Rating notumuzu korumamızın riskli olduğu uyarısı dikkat çekici
İSO olarak Orta Vadeli Program’a (OVP) olan güveni ve inancı her fırsatta,
güçlü ve samimi bir şekilde dile getirdiklerini, “finansal istikrar” konusunda,
OVP hedeflerini, kararlarını ve uygulamalarını çok önemli bir referans olarak
aldıklarını ve süreç acılı olsa da adım adım hedefe uygun bir istikamette
ilerleme yolunda olunduğunu vurgulayan Bahçıvan “Fakat son haftalarda
yaşadıklarımızı değerlendirmemiz gerekirse; son gelişmeler bizi başladığımız
noktaya getirmese bile; ne yazık ki tüm reel sektörde programın hedeflerinden
uzaklaşılan bir noktaya doğru gelindiği endişesini oluşturmaya başladı. Döviz
kuru üzerindeki tedirginliği ortadan kaldırmak amacıyla, çok ciddi emeklerle,
fedakarlıklarla elde edilebilmiş olan rezervleri daha fazla kaybetmemek ve tekrar
toparlayabilmek adına alınan önlemleri izlemekteyiz.
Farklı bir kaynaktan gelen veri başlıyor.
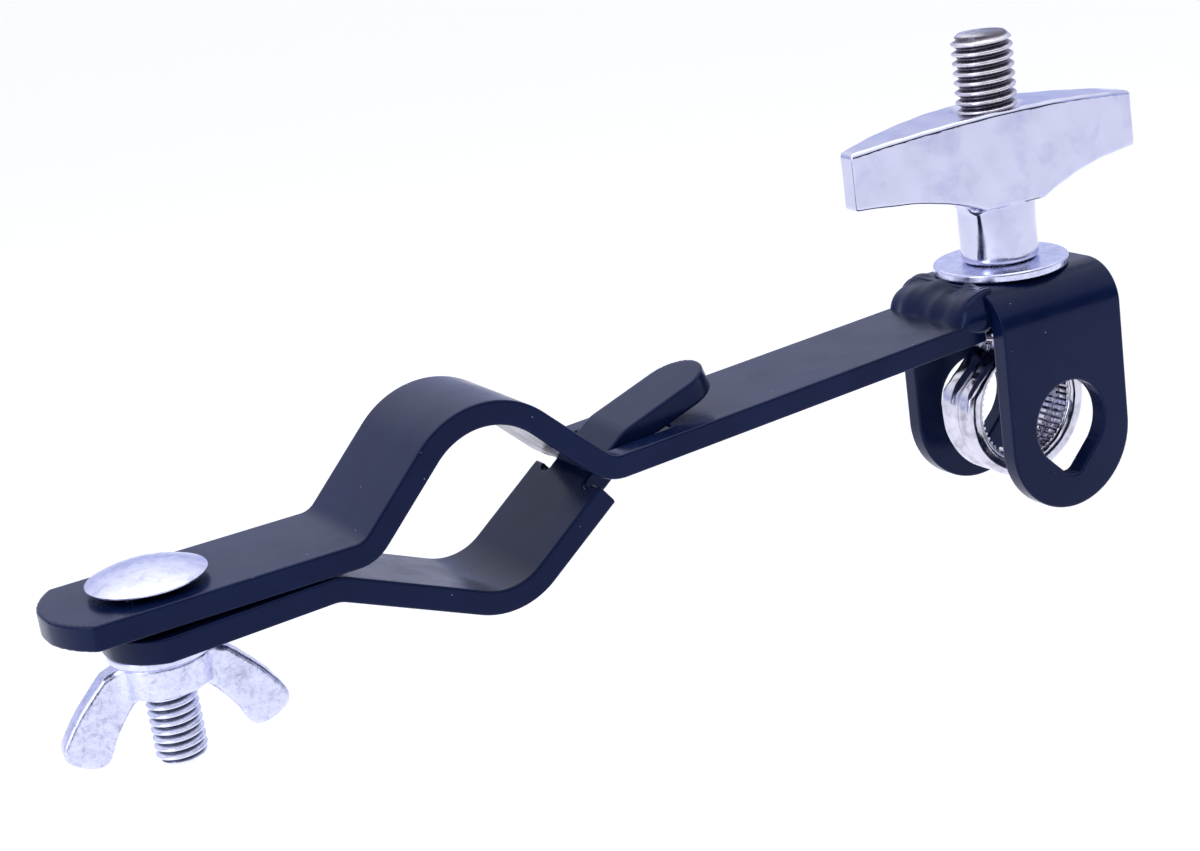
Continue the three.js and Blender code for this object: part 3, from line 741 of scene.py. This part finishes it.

Çünkü başta faiz artırma
ve para piyasalarındaki sıkılaşma olmak üzere alınan son önlemler; son bir
buçuk yıldır büyük bir özveri içerisinde, OVP’nin yaratacağı finansal istikrara
olan inanç ve sabırla çalışmakta olan sanayi sektörümüz üzerinde yeniden ve ne
kadar süreceği de tam belli olmayan yeni bir stres birikimi ve dayanması zor
yeni bir süreç yelpazesi açmış bulunmaktadır. Özellikle geçen cuma günü önemli
derecelendirme kuruluşlarından S&P'nin yaptığı açıklamada belirtilen
noktalar önemlidir. Rating notumuzda
istikrarlı bir iyileşme beklenirken, son açıklamada mevcut notumuzu
korumamızın bile riske girebileceği uyarısı gelmesi dikkat çekici. Ülkemizin
enflasyonla mücadelesinden asla ve asla taviz verme lüksü yoktur. Ama bunu
söylerken, enflasyonla mücadele konusundaki en ağır sorumluluğun yüklenmiş
olduğu sanayi sektörünün; sorumlusu olmadığı ve hak etmediği böylesine yüklü
bedelleri ödemesi noktasındaki kapasitesinin de sınırının da sonuna geldiğinin
her kesim tarafından iyi bilinmesi gerekiyor. Özellikle emek yoğun
sektörlerimizin kaderlerine terk edilmemesi, bu sektörlerimizin yıllar içinde
edindiği üretim kültürünün hasar görmemesi konusunda dikkatli ve özenli
davranılmalı” dedi.
Bahçıvan, 1 Mayıs’ı da kutladı
Bahçıvan, konuşmasında tüm çalışanların 1 Mayıs Emek ve Dayanışma Gününü de
kutlayarak “Üretim hayatımızın tüm tarafları açısından, ekonomimiz ve
toplumumuzun refahı için; çalışma barışı ve uyumu büyük bir önem taşıyor.
Çalışanlar ile işverenler arasındaki iş birliği ve diyalog hiçbir zaman göz
ardı edilmemelidir. Büyük değişikliklerin yaşandığı bu çağda buna her
zamankinden daha fazla önem vermeliyiz” dedi.